There are two problems with right-to-work laws as simple solutions for our manufacturing woes: They aren’t right and they don’t work.
Such laws aren’t right because they entitle a worker to all the benefits of a union-negotiated contract without paying any dues. In other words, they grant a free ride, aimed at undermining the desire of anyone to pay their fair share. Regardless of how you feel about unions, the unfairness of this legislation should offend you.
Here’s a metaphor: Imagine you own a home in an exclusive community that provides a golf course, a clubhouse and other fine amenities. Now, the legislature passes a “Right to Home Freedom” law, which allows residents to enjoy all these great facilities and services, but gives them the “freedom” from being “coerced” into paying homeowner association dues.

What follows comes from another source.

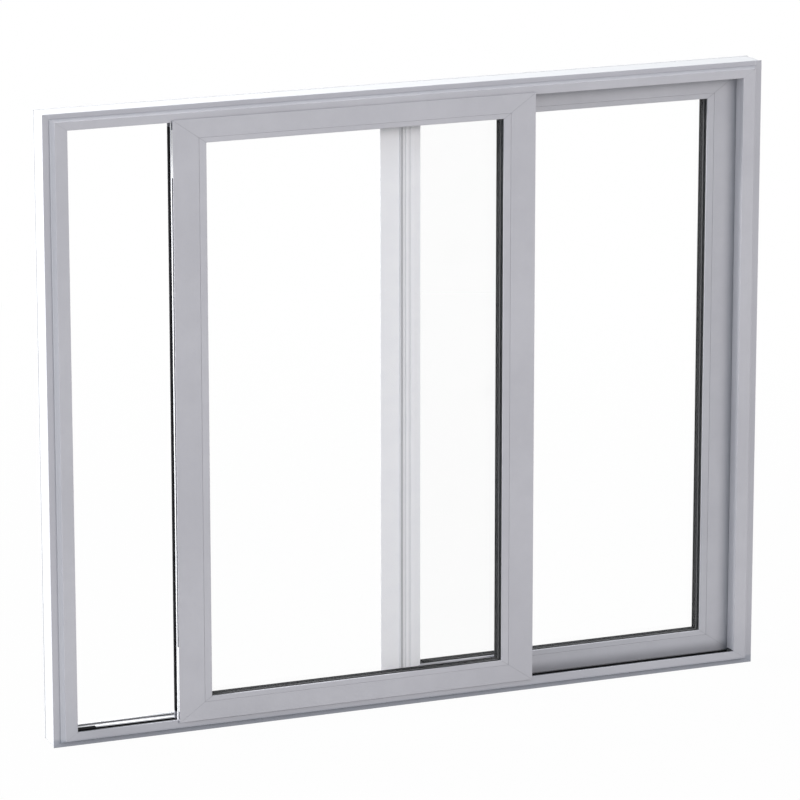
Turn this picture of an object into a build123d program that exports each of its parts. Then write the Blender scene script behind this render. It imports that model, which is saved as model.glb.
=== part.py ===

Should your neighbor be able to use the golf, pool and tennis facilities without paying a fair share? If free riders were allowed, would anyone continue to pay? Would the services continue to be available? That’s the situation right-to-work creates for the workplace, except that instead of golf, pool and tennis, you can substitute fair wages, health-care coverage and safe working conditions.
Moreover, as a way to spur manufacturing, it won’t work. The last state before Indiana to adopt a similar measure was Oklahoma, 10 years ago. At the time it passed, advocates promised that it would result in a surge of manufacturing jobs coming to the state. But in the decade that has followed, industrial exits from Oklahoma have increased 30 percent, manufacturing employment in the state is down by a third, and the unemployment rate is higher today than it was on the day the law was passed.
Where has manufacturing growth occurred in recent years? Most of the growth, especially in high-tech manufacturing, has been in states with high education achievement and productive, well-paid workforces. Of course, one sector adding high-tech manufacturing jobs is the auto industry, thanks mostly to the policies that Obama advanced, and former Massachusetts Governor Mitt Romney, the Republican presidential front-runner, opposed.
It’s no surprise that wage-reducing policies aren’t a catch-all solution for manufacturing job growth. Employers who are choosing sites for their plants solely based on where wages are lowest and working conditions cheapest will hop-skip-jump over right-to-work states and go straight to Mexico and Asia, where the cost savings are greatest. Recent coverage of manufacturing conditions in China, for example, makes clear that the U.S. can’t -- and doesn’t want to -- compete for the kinds of jobs that manufacturers fill solely on the basis of finding the cheapest workers.
It’s important to avoid overpromising or excessive nostalgia. Many low-skill manufacturing jobs are lost to foreign soil, and will never come back. The number of new, high-skill, high-tech manufacturing jobs that can be created in the U.S. will be far lower than those provided by factories a generation ago. Consider that refurbished auto assembly lines that once employed thousands now employ hundreds, due to more use of robots and mechanized assembly techniques.
Yet, with those caveats, there is hope for a renaissance of American manufacturing in the decade ahead. As Clint Eastwood said in his Super Bowl ad for Chrysler Group LLC: “This country can’t be knocked out with one punch. We get right back up again, and when we do, the world’s going to hear the roar of our engines.”
It will probably take all of the tax, trade and training measures the president has proposed -- and more -- to get us “back up again.” No simple answer, no single answer will do the trick.
If we make the right policy choices -- not the simple ones -- there is a future for American manufacturing that will preserve our heritage as a nation that makes things and will provide a great livelihood for millions of families, coast-to-coast.
(Ron Klain, a former chief of staff to Vice President Joe Biden and a senior adviser to President Barack Obama on the Recovery Act, is a Bloomberg View columnist. He is a senior executive with a private investment firm. The opinions expressed are his own.)